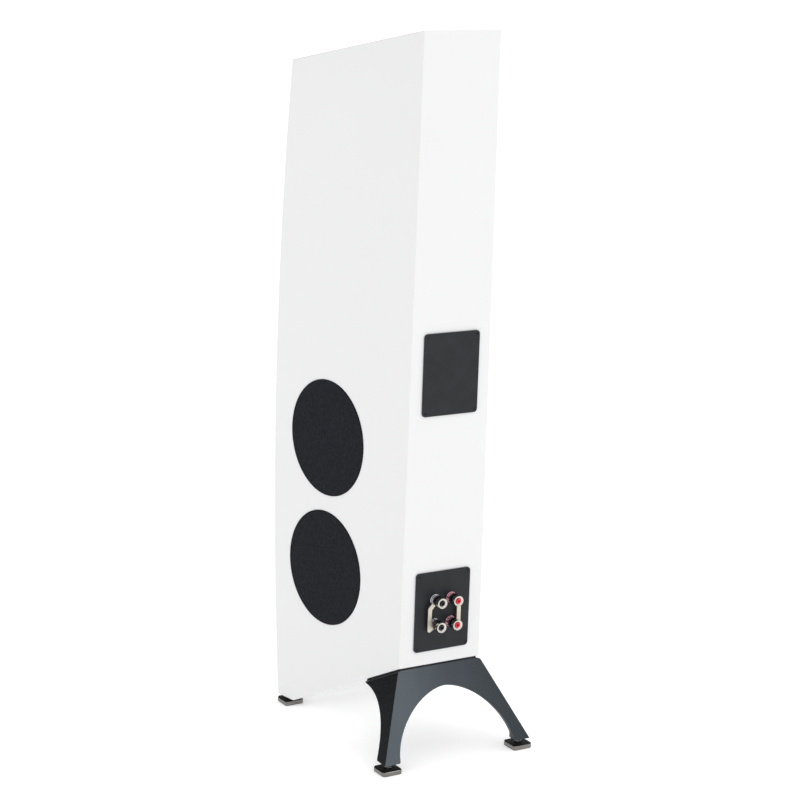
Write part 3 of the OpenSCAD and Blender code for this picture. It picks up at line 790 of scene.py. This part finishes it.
def make_crossover():
    """Two wound air coils, four film capacitors and a ceramic resistor."""
    place = COVER @ Matrix.Translation((0, 0, -31.6 * MM))
    bm = bmesh.new()
    turns = 24
    wound = [(17 - 0.5 * (i % 2), -19.2 + 18.4 * i / turns) for i in range(turns + 1)]
    coil = scaled([(8, -0.6), (8, -19.4)] + wound)
    half_capacitor = [(0, 14.2), (7.6, 14.4), (8.7, 13.4), (8.95, 11)]
    capacitor = scaled([(r, -z) for r, z in half_capacitor] + half_capacitor[::-1])
    for y in (-32, 30):
        spun(bm, place @ Matrix.Translation((-18 * MM, y * MM, 0)), coil, 48)
    for y in (-38, -14, 10, 34):
        spot = (place @ Matrix.Translation((20 * MM, y * MM, -11 * MM))
                @ Matrix.Rotation(math.pi / 2, 4, "Y"))
        spun(bm, spot, capacitor, 40, closed=False, mat=1)
    prism(bm, place @ Matrix.Translation((-18 * MM, -1.5 * MM, 0)),
          rounded_box(23.6 * MM, 8.6 * MM, 1 * MM, 3), -7.8 * MM, -0.1 * MM, mat=2)
    piece(bm, "crossover_components", [COPPER, FILM, CERAMIC], "cabinet",
          ["crossover_parts"])


# ---- CAD parts that stay ----

def finish_cad_parts():
    """Materials for the CAD solids that stay as they are."""
    kept = {"brace_lower": MDF, "brace_upper": MDF, "chamber_divider": MDF,
            "crossover_board": BOARD, "foot_inserts": BRASS}
    for w in ("woofer_upper", "woofer_lower"):
        kept.update({w + "_frame": BASKET, w + "_magnet": MAGNET, w + "_cone": CONE,
                     w + "_coil": COPPER, w + "_surround": RUBBER})
    kept.update({"midrange_magnet": MAGNET, "midrange_cone": CONE, "midrange_surround": RUBBER,
                 "midrange_frame": BASKET, "tweeter_motor": MAGNET, "tweeter_dome": DOME,
                 "tweeter_plate": TWEETER_METAL})
    for node, mat in kept.items():
        obj = frame["nodes"][node]
        if not obj.material_slots:
            obj.data.materials.append(mat)
        for slot in obj.material_slots:
            slot.material = mat


# ---- Light, floor and camera ----

# The world's one unlit corner: its direction, and the cosines between which it fades in.
DARK_CORNER = (0.40, -0.90, 0.18)
FADE_START, FADE_END = 0.70, 0.95
DARKEST = 0.02


def make_floor():
    """A wide white floor that glows a little, so that shadows on it stay faint."""
    bm = bmesh.new()
    bmesh.ops.create_grid(bm, x_segments=1, y_segments=1, size=60)
    floor = object_from(bm, "floor")
    white = surface("floor", (0.9, 0.9, 0.9), 0.9, spread=0.004, patch=2, grain=60, bump=0.0,
                    Emission_Color=(1, 1, 1, 1), Emission_Strength=0.35)
    floor.data.materials.append(white)


def make_world():
    """A white studio with one unlit corner, at the front on the woofers' side."""
    world = bpy.data.worlds.new("studio")
    world.use_nodes = True
    tree = world.node_tree
    direction = add_node(tree, "TexCoord").outputs["Generated"]
    toward = add_node(tree, "VectorMath", {0: direction, 1: Vector(DARK_CORNER).normalized()},
                      operation="DOT_PRODUCT")
    shade = add_node(tree, "MapRange", {"Value": toward.outputs["Value"], "From Min": FADE_START,
                                        "From Max": FADE_END, "To Min": 1.0, "To Max": DARKEST},
                     interpolation_type="SMOOTHSTEP")
    background = tree.nodes["Background"]
    background.inputs["Color"].default_value = (1, 1, 1, 1)
    tree.links.new(shade.outputs["Result"], background.inputs["Strength"])
    bpy.context.scene.world = world


def make_lamp(name, kind, place, aim, energy, **settings):
    """A lamp at place, pointing at aim, that the camera doesn't see. Returns its object."""
    data = bpy.data.lights.new(name, kind)
    data.energy = energy
    for key, value in settings.items():
        setattr(data, key, value)
    lamp = linked(name, data)
    lamp.location = place
    lamp.rotation_euler = (Vector(place) - Vector(aim)).to_track_quat("Z", "Y").to_euler()
    lamp.visible_camera = False
    return lamp


def light_only(lamp, pieces):
    """Lets a lamp light those pieces and nothing else."""
    receivers = bpy.data.collections.new(lamp.name + "_receivers")
    for obj in pieces:
        receivers.objects.link(obj)
    lamp.light_linking.receiver_collection = receivers


def make_studio(metalwork):
    """A soft white studio, with one low box that only the stand and the pads reflect."""
    make_floor()
    make_world()
    make_lamp("key", "SUN", (0.1, 1.0, 0.8), (0, 0, 0), 0.22, angle=math.radians(40))
    low_box = make_lamp("low_box", "AREA", (-0.22, 0.9, 0.52), (0, 0.18, 0.1), 2.0,
                        shape="RECTANGLE", size=0.45, size_y=0.6)
    light_only(low_box, metalwork)
    bpy.context.scene.view_settings.view_transform = "Standard"


def make_camera():
    """A long lens behind the speaker and to its right, looking slightly down at it."""
    azimuth, pitch, roll = (math.radians(a) for a in (149.63, 11.843, 0.839))
    back = Vector((math.sin(azimuth) * math.cos(pitch), -math.cos(azimuth) * math.cos(pitch),
                   math.sin(pitch)))
    right = UP.cross(back).normalized()
    up = back.cross(right)
    x = right * math.cos(roll) + up * math.sin(roll)
    y = up * math.cos(roll) - right * math.sin(roll)
    data = bpy.data.cameras.new("camera")
    data.lens = 97.66
    data.sensor_width = 36
    data.clip_end = 200
    camera = linked("camera", data)
    camera.matrix_world = Matrix((x, y, back)).transposed().to_4x4()
    camera.location = (1.8152, 3.0969, 1.3285)
    bpy.context.scene.camera = camera


make_camera()
make_cabinet()
for woofer in WOOFERS:
    make_grille(woofer)
make_spiders()
finish_cad_parts()
from_cad("cover_plate", 0.5 * MM, PLATE)
from_cad("terminal_plate", 0.5 * MM, PLATE)
make_plate_screws()
make_collars()
make_studs()
from_cad("jumpers", 0.35 * MM, GOLD)
for post in POSTS:
    from_cad("washer_" + post, 0.25 * MM, RHODIUM)
    make_knob(post)
stand = from_cad("stand", 0.8 * MM, STAND,
                 first=((stand_corners, 5 * MM), (leg_ends, 3.5 * MM)))
from_cad("stand_gasket", 0.3 * MM, GASKET)
make_stand_bolts()
pads = [make_pad(foot) for foot in FEET]
for foot in FEET:
    make_spindle(foot)
button_screws("midrange_screws", MID, 62.5 * MM, 6, 2.6 * MM, -0.5 * MM, math.pi / 6)
button_screws("tweeter_screws", TWEETER, 42 * MM, 4, 2.0 * MM, -0.5 * MM, math.pi / 4)
make_wadding()
make_crossover()
make_studio([stand, *pads])
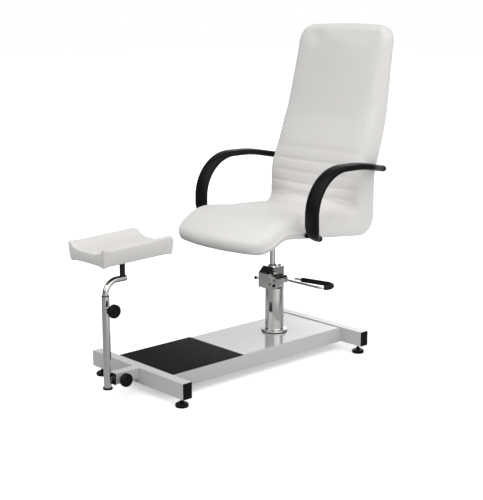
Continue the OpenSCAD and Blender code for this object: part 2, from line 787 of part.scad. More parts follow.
// The under line set in by a depth: corners move along their mitres, hollow
// corners grow rounder and full corners sharper
function left(v) = [-v.y, v.x];
function way(c, i) = unit(c[i + 1] - c[i]);
function inset_line(c, d) = [for (i = [0 : len(c) - 1])
    let(n = left(way(c, max(i - 1, 0))), m = left(way(c, min(i, len(c) - 2))))
    c[i] + d * (n + m) / (1 + n * m)];
function inset_radii(c, r, d) = [for (i = [0 : len(c) - 1])
    i == 0 || i == len(c) - 1 ? 0 : r[i] - d * sign(way(c, i) * left(way(c, i - 1)))];
function under_point(d, t) =
    on_line(inset_line(under_line, d), inset_radii(under_line, under_radii, d), t);

// Where a line from p to q crosses a line from c to d
function cross2(u, v) = u.x * v.y - u.y * v.x;
function crossing(p, q, c, d) = p + (q - p) * cross2(c - p, d - c) / cross2(q - p, d - c);

// Slab that follows the underside and the rear, between two depths
module slab(deep, shallow, from, to, half) translate([0, rod_y, seat_height]) along_x(-half, 2 * half) {
    steps = [for (part = [0 : 8], f = part % 2 == 0 ? [0] : [0 : 1 / 6 : 0.99])
        if (part + f > from && part + f < to) part + f];
    walk = concat([from], steps, [to]);
    polygon(concat([for (t = walk) under_point(shallow, t)],
        [for (i = [len(walk) - 1 : -1 : 0]) under_point(deep, walk[i])]));
}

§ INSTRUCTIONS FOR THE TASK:
Write out only what runs from the line holding "Continue the OpenSCAD" through the last line of the records, exactly as shown.

§ OUTPUT:
Continue the OpenSCAD and Blender code for this object: part 2, from line 787 of part.scad. More parts follow.
// The under line set in by a depth: corners move along their mitres, hollow
// corners grow rounder and full corners sharper
function left(v) = [-v.y, v.x];
function way(c, i) = unit(c[i + 1] - c[i]);
function inset_line(c, d) = [for (i = [0 : len(c) - 1])
    let(n = left(way(c, max(i - 1, 0))), m = left(way(c, min(i, len(c) - 2))))
    c[i] + d * (n + m) / (1 + n * m)];
function inset_radii(c, r, d) = [for (i = [0 : len(c) - 1])
    i == 0 || i == len(c) - 1 ? 0 : r[i] - d * sign(way(c, i) * left(way(c, i - 1)))];
function under_point(d, t) =
    on_line(inset_line(under_line, d), inset_radii(under_line, under_radii, d), t);

// Where a line from p to q crosses a line from c to d
function cross2(u, v) = u.x * v.y - u.y * v.x;
function crossing(p, q, c, d) = p + (q - p) * cross2(c - p, d - c) / cross2(q - p, d - c);

// Slab that follows the underside and the rear, between two depths
module slab(deep, shallow, from, to, half) translate([0, rod_y, seat_height]) along_x(-half, 2 * half) {
    steps = [for (part = [0 : 8], f = part % 2 == 0 ? [0] : [0 : 1 / 6 : 0.99])
        if (part + f > from && part + f < to) part + f];
    walk = concat([from], steps, [to]);
    polygon(concat([for (t = walk) under_point(shallow, t)],
        [for (i = [len(walk) - 1 : -1 : 0]) under_point(deep, walk[i])]));
}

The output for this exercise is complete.